Some years later, when the couple faced a personal issue that required legal representation, they couldn’t find any. They needed someone who understood the medical background involved who also didn’t require an up-front, astronomical fee. It was then that Hannah decided to become an attorney.
“I had been considering an advanced degree anyway,” Hannah says, so she began shopping around for a law school.
“At that time, being married and having a child, I was limited,” she says. “I was working, and so it had to be a program that I could drive to or go locally and still work.”
She selected Georgia State, and began classes in the fall of 2001. Still working at the hospital – a combination of full-time and part-time hours – she drove to Atlanta at least three nights a week for four and a half years.
“Everything fell into place,” she says. “It’s not something that growing up I would have ever imagined myself doing, but it’s been really neat.”
“I’m going to toot her horn again,” says Pete. “They say in law school you’re not even supposed to work part-time, let alone full-time and commute a hundred miles one way or 200 miles a night, three nights a week.”
On top of that, Hannah also became certified in cardiac research, risk management and hospital corporate compliance, all while earning her law degree.
After talking with several law firms about possible positions, with no appealing options, Hannah and Pete decided she should open her own practice. Upon advice from contacts within the local legal community, she wedged her way into the industry by introducing herself, asking questions and finding “go-to” people she could contact when needed.
“Everybody’s been very welcoming,” Hannah says. “Even when you’re on the other side of a civil matter or a custody matter, the case is over and you might still call that attorney for a question.”

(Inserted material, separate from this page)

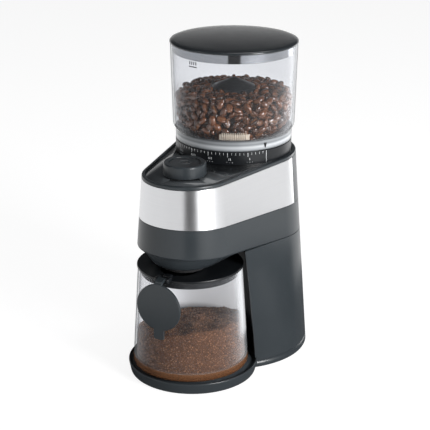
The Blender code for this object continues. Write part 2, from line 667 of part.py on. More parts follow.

“Our biggest advice to anybody who wants to achieve anything in life is find somebody who’s done it and listen to them,” says Pete. “You can bypass a lot of pitfalls of learning on your own. And that’s what we’ve done. We’ve listened.”
While she doesn’t have a specialty, per se, Hannah has worked a variety of cases, including medical, domestic custody, divorce and criminal. Licensed in both Tennessee and Georgia, she’s “done a little bit of everything” in two-and-a-half years of practice.

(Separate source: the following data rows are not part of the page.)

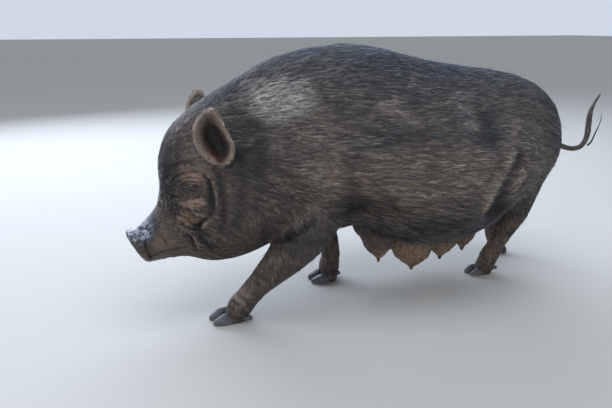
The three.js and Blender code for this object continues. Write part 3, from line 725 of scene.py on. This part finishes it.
# the head's own folds, fine wrinkles and the folds round the eyes
mesh = hide.data
points, oldFold = pointsOf(mesh), foldOf(mesh)
left = mirrored(points)
head = np.clip((skinPlan["headFrom"] / mm + 12 - left[:, 0]) / 16, 0, 1) * (left[:, 2] > 100)
snout = np.clip((-470 - left[:, 0]) / 20, 0, 1)
height = sum(foldHeight(left, *fold) for fold in headFolds)
height += sum(rise * blob(left, centre, reach) for centre, reach, rise in headBulges)
height *= foldPlan["headMore"]
height += head * (1 - 0.6 * snout) * (
    0.45 * wrinkle(points / mm * (1, 1, 1.7), 13, 8) + 0.30 * wrinkle(points / mm * (1.2, 1, 2), 6.5, 9))
for centre, reach, depth, size in wrinkled:
    net = creased(points / mm * (1, 1, 1.7), size, 31)
    net += 0.6 * creased(points / mm * (1.3, 1, 1.5), size * 0.6, 32)
    height += head * blob(left, centre, reach, 2) * depth * (0.35 - net)
_, u, v, w = fromEye(points)
around = (np.hypot(u, v * 0.9) < eyePlan["foldsReach"]) & (w > -6)
eyeRise = np.zeros(len(points))
for halfLength, middle, ends, width, rise in eyePlan["folds"]:
    share = np.clip(1 - (u / halfLength) ** 2, 0, 1)
    waver = 0.7 * np.sin(u / 4.1 + middle) + 0.5 * np.sin(u / 1.9 - 2 * middle)
    slope = 2 * (middle - ends) * u / halfLength**2
    gap = (v - ends - (middle - ends) * share - waver) / np.sqrt(1 + slope**2)
    eyeRise += around * rise * np.exp(-((gap / width) ** 2)) * np.sqrt(share)
height += eyeRise
lift(mesh, height)

# ears: hollowed on the open side, with a raised rim and a lobe at the foot
points, normals = pointsOf(mesh), normalsOf(mesh)
earFold = np.zeros(len(points))
for name in earPlaces:
    leaf, deep, edge, mine = inEar(points, name)
    way = earWay(name)
    facing = np.clip(normals @ way * 2.2 + 0.5, 0, 1) * mine
    (hollowAt, hollowReach, hollowDepth), (rimAt, rimWidth, rimHeight) = earShape["cavity"], earShape["rim"]
    hollow = blob(leaf, hollowAt, hollowReach, 1.6) * facing
    rim = np.exp(-(((edge - rimAt) / rimWidth) ** 2)) * mine * (deep < 7)
    frontRim, lobe = (blob(leaf, *earShape[key][:2]) * mine * (deep < 4) for key in ("frontRim", "lobe"))
    out = rim * rimHeight - hollow * hollowDepth
    out += frontRim * earShape["frontRim"][2] + lobe * earShape["lobe"][2]
    points += way * (out * mm)[:, None]
    # painted shade: the ear's cup is darkened through the fold; its rims and the wall round the cup are
    # painted paler
    earFold += 1.3 * hollow ** 0.7 - 0.9 * rim - 0.6 * frontRim
    earFold -= 0.75 * facing * (edge < 0.9) * (1 - hollow) ** 2
putPoints(mesh, points)

# lids: the skin is drawn over the ball, parted along the slit
aside, u, v, w = fromEye(points)
away = np.linalg.norm(aside, axis=1)
sill, opened = slitAt(u)
offSlit = np.abs(v - sill)
inside = np.clip((opened - offSlit) / 0.7 + 0.5, 0, 1) * (w > 0)
hood = eyePlan["hood"] * np.sqrt(np.clip(1 - (u / 16) ** 2, 0, 1))
hood *= np.clip((v - sill) / 1.2, 0, 1) * np.clip(1.4 - v / 9, 0, 1)
overBall = np.maximum(away, eyePlan["radius"] + eyePlan["lid"]) + hood
overBall += 0.9 * np.minimum(eyeRise, 0) * np.clip((offSlit - 2.5) / 1.5, 0, 1)
front = (w > 0) & (away < eyePlan["lidsReach"])
reach = np.where(front, overBall * (1 - inside) + (eyePlan["radius"] - eyePlan["sunk"]) * inside, away)
moved = np.array(eyePlan["centre"]) + aside * (reach / away)[:, None]
moved[:, 1] *= -np.sign(points[:, 1] + 1e-9)
points = np.where(front[:, None], moved * mm, points)
points[:, 2] = np.maximum(points[:, 2], skinPlan["offFloor"])
putPoints(mesh, points)
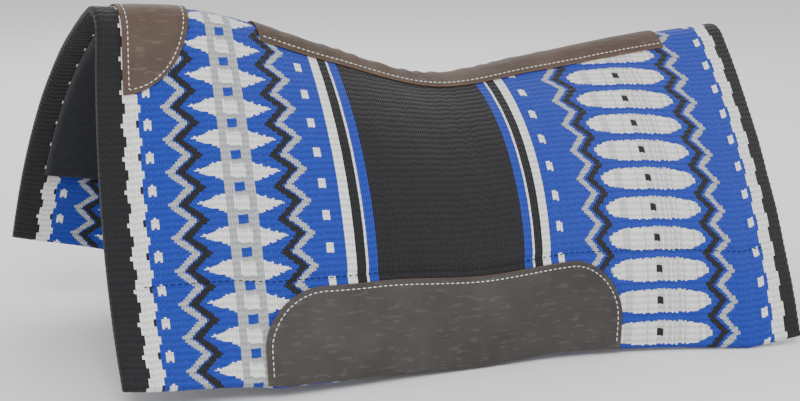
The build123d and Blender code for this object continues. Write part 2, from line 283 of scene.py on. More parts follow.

While her law career is keeping her busy, she says she hasn’t really had the chance to miss nursing.
“I still work in the hospital maybe a shift a week,” she says. “I’m a nurse in the ER.”
And once Pete finishes his undergrad in legal studies at UTC, he will begin law school and join his wife with an “official” role at the firm.
“Right now, he’s my office staff, office thug, client control, investigator, researcher,” she says.
And even when they aren’t working, or getting more degrees, Hannah and Pete keep a packed schedule. Besides hunting, they hike, ride bikes, sail, work out and more – all as a family. They’ve completed one triathlon and are training for another in October. Also, adds Pete, they love riding motorcycles.
“We went on a cross-country motorcycle trip the year she got out of law school,” he says. “We rode to California.”
“I studied for the bar on the back of a motorcycle with my little CDs and my headphones,” she says. “We went 7,000 miles. We got back two weeks before the bar.”
The Stokes family also has a horse, and Abby loves to ride. Abby is also first year saxophone in the band at Lakeview Middle School, pitches on the school softball team and is on the swim team.
“We work hard but we play hard too,” says Hannah, and perhaps that’s the key to their happiness. Between the three of them, there’s never a dull moment, and they all seem to like it that way. But even while balancing playtime, ER work and her new law firm, Hannah never stops appreciating how she got here.
“I’m only here by the grace of God,” she says. “He definitely opened all the right doors.”